Black and Swire held talks in Tripoli this week with Legwell and Libyan foreign affairs and justice officials.

The most important meeting was held with the Libyan lawyer for Fhima and Megrahi in Tripoli, Dr Ibrahim Legwell. Ibrahim Legwell said he told Scottish lawyer Robert Black and Jim Swire, that his two Libyan clients were ready to stand trial under Scottish law in a neutral country.

“We agreed on several basic points and details,” Legwell told Reuters in a telephone interview from the Libyan capital Tripoli. “I confirmed to them, as I have done previously, that my clients would stand for trial before such a court, which will be set not in Scotland nor the United States, but in a neutral country,” he added. “We also agreed that it would be established with an international panel of judges to be agreed upon and presided over by a senior Scottish judge. The court would operate under the criminal law and procedures of Scotland,” he added as well.

“We also are very concerned about how to ensure the safety, the security and the rights for our clients pending, during and after the trial,” he said. Legwell said Libya's Justice Minister Mohamed Belqasem Zwai, Vice-Minister for Foreign Affairs Abdel Ati al-Obeidi, and Libya's representative at the UN, Abouzid Omar Dorda, attended part of his meetings with Black and Swire when these issues were discussed.

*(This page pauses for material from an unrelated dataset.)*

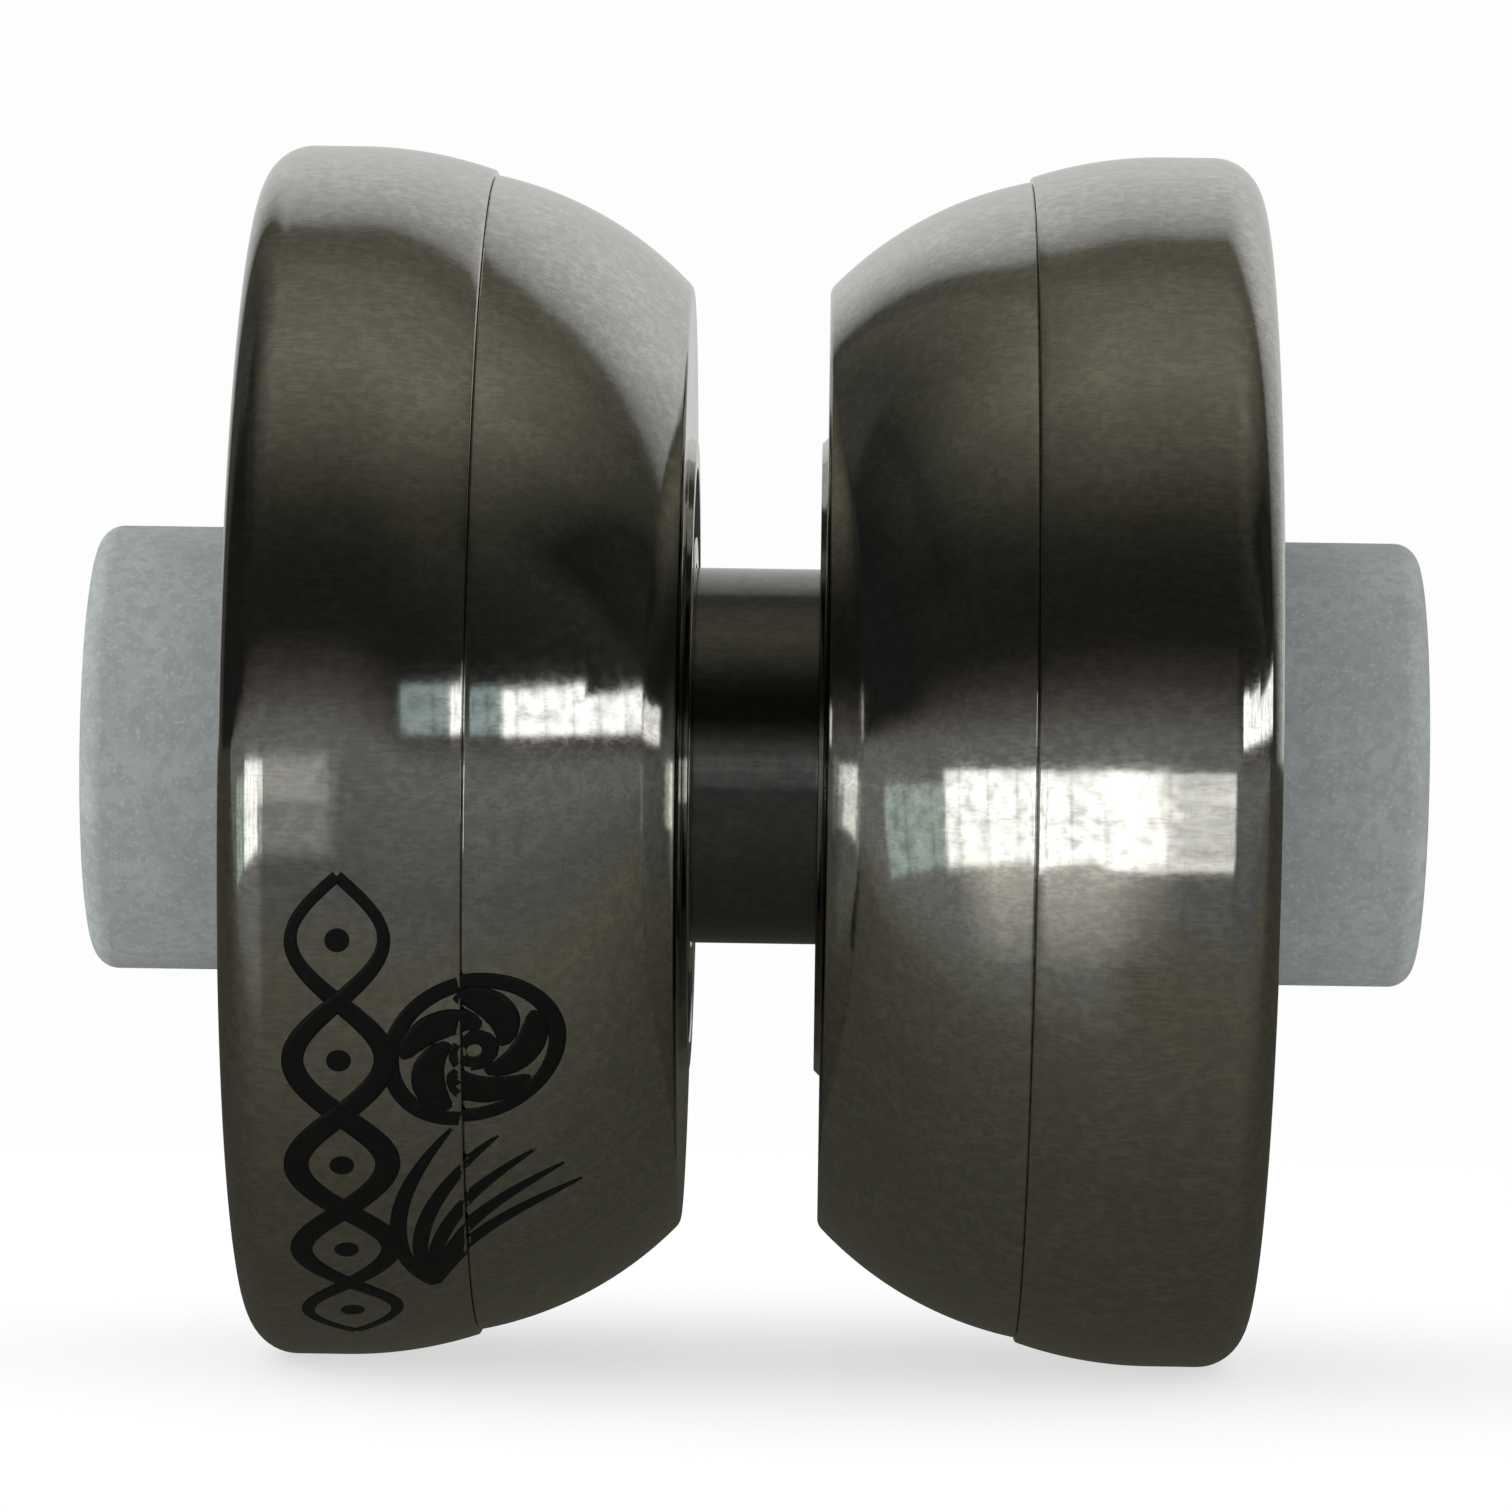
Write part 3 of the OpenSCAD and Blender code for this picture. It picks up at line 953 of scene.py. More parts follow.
# ---- materials ------------------------------------------------------------------------------

# How deep the slow ripple left by polishing is, in groove depths.
RIPPLE = 4
# The depth of the deepest turning marks.
GROOVE_DEPTH = 0.0006 * MM
# How tarnish browns a metal, part by part.
BROWNING = (0.92, 0.88, 0.80)


def new_material(name):
    """An empty material with a Principled shader, and its Object coordinates in millimetres."""
    made = bpy.data.materials.new(name)
    made.use_nodes = True
    tree = made.node_tree
    tree.nodes.clear()
    shader = add(tree, "ShaderNodeBsdfPrincipled")
    add(tree, "ShaderNodeOutputMaterial", {"Surface": Wire(shader.outputs[0])})
    metres = wire(tree, "ShaderNodeTexCoord", output="Object")
    return made, shader, vector_maths("MULTIPLY", metres, (1 / MM,) * 3)


def noise(place, size, detail=2.0, stretch=(1, 1, 1), turned=(0, 0, 0)):
    """Noise whose lumps are about size millimetres, stretched and turned if asked."""
    tree = tree_of(place)
    scale = [1 / (size * part) for part in stretch]
    mapping = {"Vector": place, "Rotation": turned, "Scale": scale}
    spot = wire(tree, "ShaderNodeMapping", mapping, vector_type="POINT")
    return wire(tree, "ShaderNodeTexNoise", {"Vector": spot, "Scale": 1, "Detail": detail})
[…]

Zwai said he expected a settlement of the dispute over where to hold the trial. ”We expect we will reach a solution that satisfies all parties before the World Court issues its decision,” he told reporters in Cairo late Monday.

Friday 17 April 2015

'The whole truth..'?

[This is the headline over a report in Al-Ahram Weekly Online from this week in 2001:]

A conference on Lockerbie organised by the Arab League this week concluded that the verdict was politically motivated, reports Gamal Nkrumah

Last Saturday, a two-day international conference on the trial at Kamp van Zeist in the Netherlands of two Libyan nationals accused of bombing a PanAm flight over the Scottish village of Lockerbie began at the headquarters of the Arab League in Cairo. Several luminaries, including a former Algerian president, attended the conference, which condemned the Scottish court's decision to convict former Libyan intelligence agent Abdel-Basset Al-Megrahi and acquit his co-defendant Amin Khalifa Fhima. A UN trial observer from Austria, also at the conference, denounced the trial as unfair and the verdict as irrational.

"Lockerbie was a sham trial. The whole purpose of that farcical but tragic exercise in legal acrobatics was to punish the Libyan regime. The United States and the United Kingdom wanted to make an example of Libya. They want to deter other Third World countries from daring to stand up for the rights of the downtrodden and dispossessed," Dr Said Hafyana, Libya's assistant secretary for legal affairs, told Al-Ahram Weekly.

"To this day, US sanctions have not been lifted," Hafyana said. "The trial was simply a means to penalise Libya and cripple the Libyan government by forcing it to pay hefty compensation fines to the families of the victims," Hafyana argued. "It was mainly a political trial," he added.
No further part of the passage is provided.